**** SOURCE DATA ****

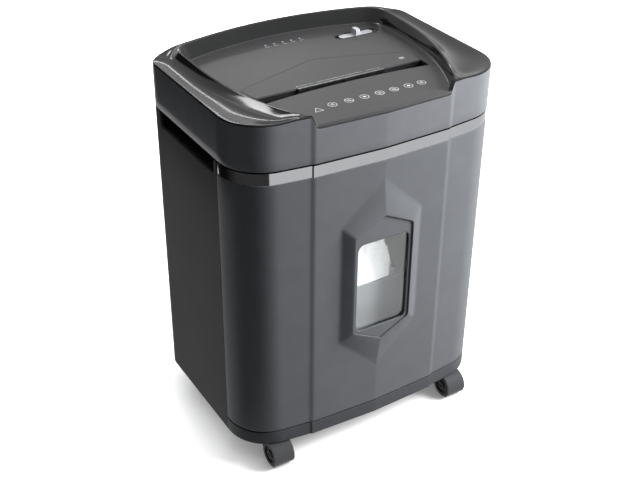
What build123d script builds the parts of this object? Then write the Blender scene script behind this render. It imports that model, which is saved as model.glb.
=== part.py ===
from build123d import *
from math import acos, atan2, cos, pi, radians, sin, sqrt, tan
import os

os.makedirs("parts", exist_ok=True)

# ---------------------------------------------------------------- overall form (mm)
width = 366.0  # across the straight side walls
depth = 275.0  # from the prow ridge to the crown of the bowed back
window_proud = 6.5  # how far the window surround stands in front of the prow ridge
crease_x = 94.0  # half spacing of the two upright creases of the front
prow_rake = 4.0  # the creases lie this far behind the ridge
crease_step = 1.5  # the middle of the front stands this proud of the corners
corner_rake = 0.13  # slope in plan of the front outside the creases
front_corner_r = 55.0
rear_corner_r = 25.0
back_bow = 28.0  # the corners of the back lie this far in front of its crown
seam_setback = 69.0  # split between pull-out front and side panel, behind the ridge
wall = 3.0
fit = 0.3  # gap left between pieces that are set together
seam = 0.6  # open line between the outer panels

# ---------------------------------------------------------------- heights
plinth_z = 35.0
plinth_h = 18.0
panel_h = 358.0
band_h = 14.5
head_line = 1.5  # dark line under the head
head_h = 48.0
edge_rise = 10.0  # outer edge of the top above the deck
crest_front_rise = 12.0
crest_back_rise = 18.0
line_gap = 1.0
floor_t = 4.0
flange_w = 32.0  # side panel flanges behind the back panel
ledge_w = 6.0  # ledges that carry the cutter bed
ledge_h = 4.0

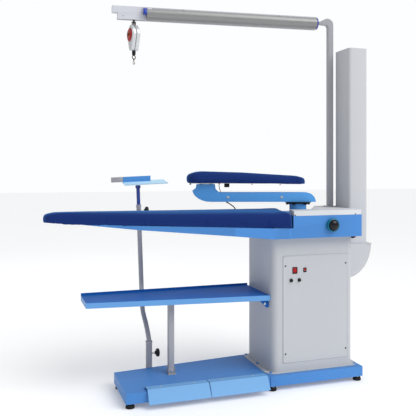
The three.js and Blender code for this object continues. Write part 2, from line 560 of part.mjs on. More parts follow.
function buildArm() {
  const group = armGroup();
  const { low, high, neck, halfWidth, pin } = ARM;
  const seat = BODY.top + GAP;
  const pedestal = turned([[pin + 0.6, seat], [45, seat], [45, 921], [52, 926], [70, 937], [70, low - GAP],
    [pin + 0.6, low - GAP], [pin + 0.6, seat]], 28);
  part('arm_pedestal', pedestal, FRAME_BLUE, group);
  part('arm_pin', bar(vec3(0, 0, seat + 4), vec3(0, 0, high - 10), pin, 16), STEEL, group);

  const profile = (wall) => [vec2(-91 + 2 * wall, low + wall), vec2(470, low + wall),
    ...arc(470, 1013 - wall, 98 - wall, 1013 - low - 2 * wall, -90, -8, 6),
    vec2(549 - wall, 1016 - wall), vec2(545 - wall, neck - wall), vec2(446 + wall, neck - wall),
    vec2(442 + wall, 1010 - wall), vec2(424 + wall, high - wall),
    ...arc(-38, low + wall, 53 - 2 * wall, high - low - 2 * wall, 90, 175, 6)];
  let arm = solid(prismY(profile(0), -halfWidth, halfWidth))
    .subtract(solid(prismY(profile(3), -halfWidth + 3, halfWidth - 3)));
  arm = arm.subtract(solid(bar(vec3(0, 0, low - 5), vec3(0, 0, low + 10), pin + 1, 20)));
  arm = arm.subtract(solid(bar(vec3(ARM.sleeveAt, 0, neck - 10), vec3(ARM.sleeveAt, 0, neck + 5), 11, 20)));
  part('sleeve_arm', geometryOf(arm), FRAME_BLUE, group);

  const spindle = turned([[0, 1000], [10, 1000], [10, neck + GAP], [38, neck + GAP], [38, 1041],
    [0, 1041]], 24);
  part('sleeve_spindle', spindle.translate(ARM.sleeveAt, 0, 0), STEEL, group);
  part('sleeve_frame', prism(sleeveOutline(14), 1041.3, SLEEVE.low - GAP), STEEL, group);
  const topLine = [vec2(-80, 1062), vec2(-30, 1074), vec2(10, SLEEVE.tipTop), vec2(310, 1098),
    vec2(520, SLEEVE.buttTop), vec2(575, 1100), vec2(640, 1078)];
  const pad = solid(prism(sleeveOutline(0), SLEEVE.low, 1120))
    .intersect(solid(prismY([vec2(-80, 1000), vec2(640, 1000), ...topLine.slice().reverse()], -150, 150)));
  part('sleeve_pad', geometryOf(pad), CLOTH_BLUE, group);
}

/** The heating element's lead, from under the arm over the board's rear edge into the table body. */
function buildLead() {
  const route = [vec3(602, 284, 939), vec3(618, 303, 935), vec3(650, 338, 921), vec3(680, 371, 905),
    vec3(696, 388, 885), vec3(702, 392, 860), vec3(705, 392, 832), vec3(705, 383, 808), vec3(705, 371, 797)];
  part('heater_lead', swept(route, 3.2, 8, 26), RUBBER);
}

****

> EXERCISE GOAL
Make an exact transcription of the lines from the line with "The three.js and" through the line with "part('sleeve_arm', geometryOf(arm), FRAME_BLUE, group);", inclusive, omitting all others.

> RESULT OF THE TASK
The three.js and Blender code for this object continues. Write part 2, from line 560 of part.mjs on. More parts follow.
function buildArm() {
  const group = armGroup();
  const { low, high, neck, halfWidth, pin } = ARM;
  const seat = BODY.top + GAP;
  const pedestal = turned([[pin + 0.6, seat], [45, seat], [45, 921], [52, 926], [70, 937], [70, low - GAP],
    [pin + 0.6, low - GAP], [pin + 0.6, seat]], 28);
  part('arm_pedestal', pedestal, FRAME_BLUE, group);
  part('arm_pin', bar(vec3(0, 0, seat + 4), vec3(0, 0, high - 10), pin, 16), STEEL, group);

  const profile = (wall) => [vec2(-91 + 2 * wall, low + wall), vec2(470, low + wall),
    ...arc(470, 1013 - wall, 98 - wall, 1013 - low - 2 * wall, -90, -8, 6),
    vec2(549 - wall, 1016 - wall), vec2(545 - wall, neck - wall), vec2(446 + wall, neck - wall),
    vec2(442 + wall, 1010 - wall), vec2(424 + wall, high - wall),
    ...arc(-38, low + wall, 53 - 2 * wall, high - low - 2 * wall, 90, 175, 6)];
  let arm = solid(prismY(profile(0), -halfWidth, halfWidth))
    .subtract(solid(prismY(profile(3), -halfWidth + 3, halfWidth - 3)));
  arm = arm.subtract(solid(bar(vec3(0, 0, low - 5), vec3(0, 0, low + 10), pin + 1, 20)));
  arm = arm.subtract(solid(bar(vec3(ARM.sleeveAt, 0, neck - 10), vec3(ARM.sleeveAt, 0, neck + 5), 11, 20)));
  part('sleeve_arm', geometryOf(arm), FRAME_BLUE, group);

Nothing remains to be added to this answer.